The Wonyip Landcare Group’s Quoll corridor (on HVP’s land) currently terminates right up against the Webb's Southern corner (next to Turton’s track at Woorarra Road). "We’re currently cooking up a plan to fence and revegetate a corridor on our place along that South Western / Western border right up to our remnant bush. This would also connect the Quoll corridor to the HVP's eucalypt plantation at our rear which is part of Cores and Links ( a landmark decision between the Victorian Government and HVP to protect remnant rainforest) and should be revegetated after it’s logged in 2014. Our corridor plan will be prepared over the next few months and we plan to go hunting for some funding at that point."

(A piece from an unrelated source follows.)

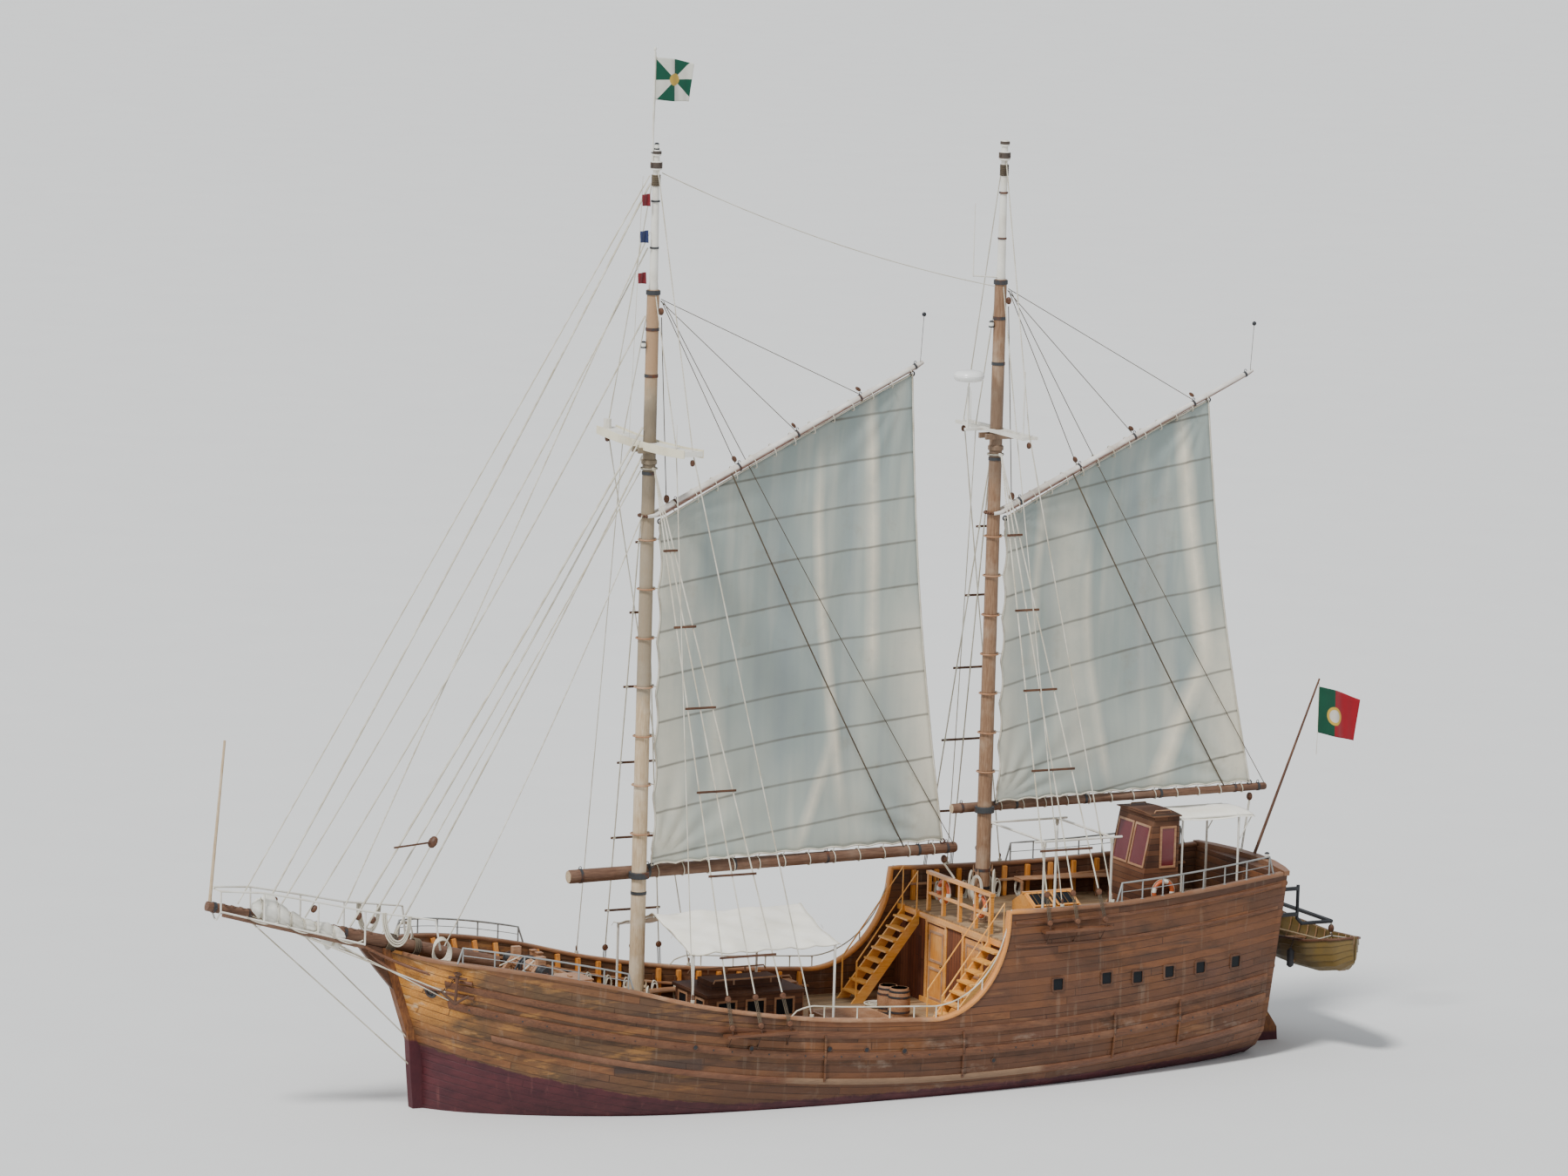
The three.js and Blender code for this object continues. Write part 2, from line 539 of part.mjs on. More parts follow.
// x, y, up: centre along the bowsprit; wide and tall: half sizes of the bundle there
const BUNDLE = [
  { x: 11330, y: 310, up: -40, wide: 90, tall: 90 },
  { x: 11480, y: 310, up: -80, wide: 145, tall: 240 },
  { x: 11750, y: 305, up: -90, wide: 145, tall: 280 },
  { x: 11930, y: 300, up: 30, wide: 140, tall: 130 },
  { x: 12080, y: 300, up: 40, wide: 135, tall: 140 },
  { x: 12400, y: 285, up: 20, wide: 120, tall: 200 },
  { x: 12700, y: 270, up: 110, wide: 110, tall: 230 },
  { x: 12950, y: 255, up: 215, wide: 102, tall: 320 },
  { x: 13130, y: 250, up: 225, wide: 96, tall: 310 },
  { x: 13300, y: 240, up: 200, wide: 90, tall: 200 },
  { x: 13420, y: 235, up: 190, wide: 60, tall: 80 },
];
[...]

"Our land title has 8 acres on the high side of the Woorarra road (below the Spittles). That has sadly devolved progressively into a bit of a mess but thanks to much vocal encouragement from local landowner and fellow member of the Wonyip Landcare Group, John Kosta, we are planning on addressing the appalling blackberry problem there and revegetating that also. It could form a useful link with our neighbors, the Spittles, revegetation and therefore through to the Dingo Creek “gorge” on their western side."